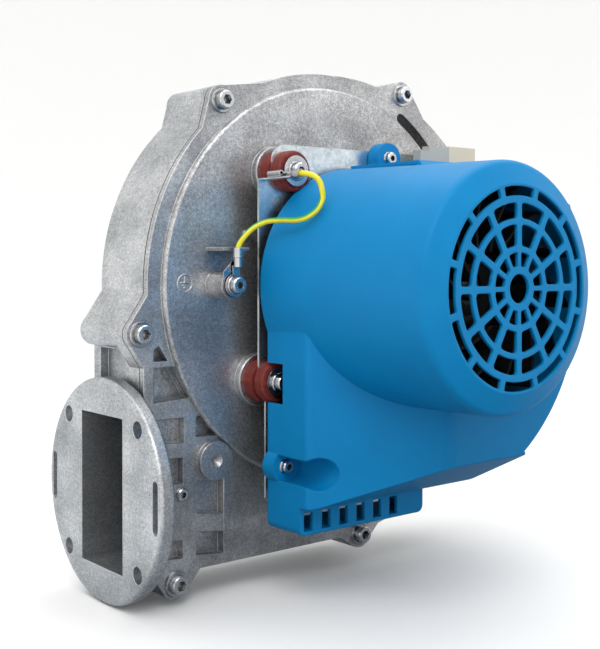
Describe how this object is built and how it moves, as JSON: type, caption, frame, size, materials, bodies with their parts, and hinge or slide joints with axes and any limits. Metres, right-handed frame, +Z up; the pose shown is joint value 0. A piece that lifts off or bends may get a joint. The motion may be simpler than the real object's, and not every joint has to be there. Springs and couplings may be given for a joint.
{
  "type": "dc blower fan",
  "caption": "scroll blower with a side outlet flange, radial impeller, rubber-mounted outer-rotor motor, vented plastic motor cover and earth lead",
  "frame": {"origin": "centre of the intake on the back face of the scroll, in the plane where a mixer or intake adapter is bolted on", "axes": "+Z up with the outlet at the lower left; -Y runs along the shaft to the motor, so +Y leaves the intake face; the outlet faces -X"},
  "size_m": [0.2841, 0.2304, 0.2923],
  "materials": {
    "cast_shell": "die-cast, fine grain",
    "cast_front": "die-cast, fine grain",
    "turned_aluminium": "turned",
    "seal_rubber": "matt",
    "bush_rubber": "matt",
    "zinc_steel": "zinc plated",
    "zinc_plate": "zinc plated sheet",
    "bearing_steel": "ground",
    "core_steel": "laminated",
    "copper_wire": "enamelled",
    "hub_brass": "turned",
    "magnet_ferrite": "sintered",
    "black_plastic": "moulded",
    "circuit_board": "lacquered",
    "grey_connector": "moulded",
    "cream_connector": "moulded",
    "blue_plastic": "moulded, fine grain",
    "lead_sleeve": "extruded sleeve, yellow and green"
  },
  "bodies": {
    "stand": {"scroll_housing": "cast_shell", "front_plate": "cast_front", "housing_gasket": "seal_rubber", "cover_screws": "zinc_steel", "duct_plug_screw": "zinc_steel", "intake_nozzle": "turned_aluminium", "nozzle_screws": "zinc_steel", "shaft_seal": "seal_rubber", "bearing_tube": "turned_aluminium", "tube_screws": "zinc_steel", "bearing_outer_races": "bearing_steel", "motor_plate": "zinc_plate", "upper_bush": "bush_rubber", "lower_bush": "bush_rubber", "right_bush": "bush_rubber", "bush_sleeves": "zinc_steel", "bush_washers": "zinc_steel", "bush_screws": "zinc_steel", "stator_core": "core_steel", "stator_windings": "copper_wire", "electronics_tray": "black_plastic", "cover_pillars": "zinc_steel", "control_board": "circuit_board", "board_screws": "zinc_steel", "smoothing_capacitors": "black_plastic", "line_choke": "copper_wire", "heat_sink": "turned_aluminium", "power_switches": "black_plastic", "power_connector": "grey_connector", "signal_connector": "cream_connector", "motor_cover": "blue_plastic", "cover_lug_screws": "zinc_steel", "earth_lead": "lead_sleeve", "spade_receptacle": "zinc_steel", "earth_tab_plate": "zinc_steel", "earth_ring_terminal": "zinc_steel", "earth_lock_washer": "zinc_steel", "earth_screw": "zinc_steel"},
    "rotor": {"impeller_wheel": "turned_aluminium", "impeller_shroud": "turned_aluminium", "impeller_hub": "hub_brass", "impeller_nut": "zinc_steel", "motor_shaft": "bearing_steel", "bearing_inner_races": "bearing_steel", "bearing_balls": "bearing_steel", "rotor_bell": "core_steel", "rotor_magnets": "magnet_ferrite", "cooling_fan": "black_plastic"}
  },
  "joints": [
    {"name": "rotor_spin", "type": "hinge", "parent": "stand", "child": "rotor", "pos_m": [0, -0.1, 0], "axis": [0, 1, 0], "continuous": true}
  ]
}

### STATED GOAL:
Point out every line holding the string "hinge" and copy it.

### ANSWER TO THE TASK:
Describe how this object is built and how it moves, as JSON: type, caption, frame, size, materials, bodies with their parts, and hinge or slide joints with axes and any limits. Metres, right-handed frame, +Z up; the pose shown is joint value 0. A piece that lifts off or bends may get a joint. The motion may be simpler than the real object's, and not every joint has to be there. Springs and couplings may be given for a joint.
    {"name": "rotor_spin", "type": "hinge", "parent": "stand", "child": "rotor", "pos_m": [0, -0.1, 0], "axis": [0, 1, 0], "continuous": true}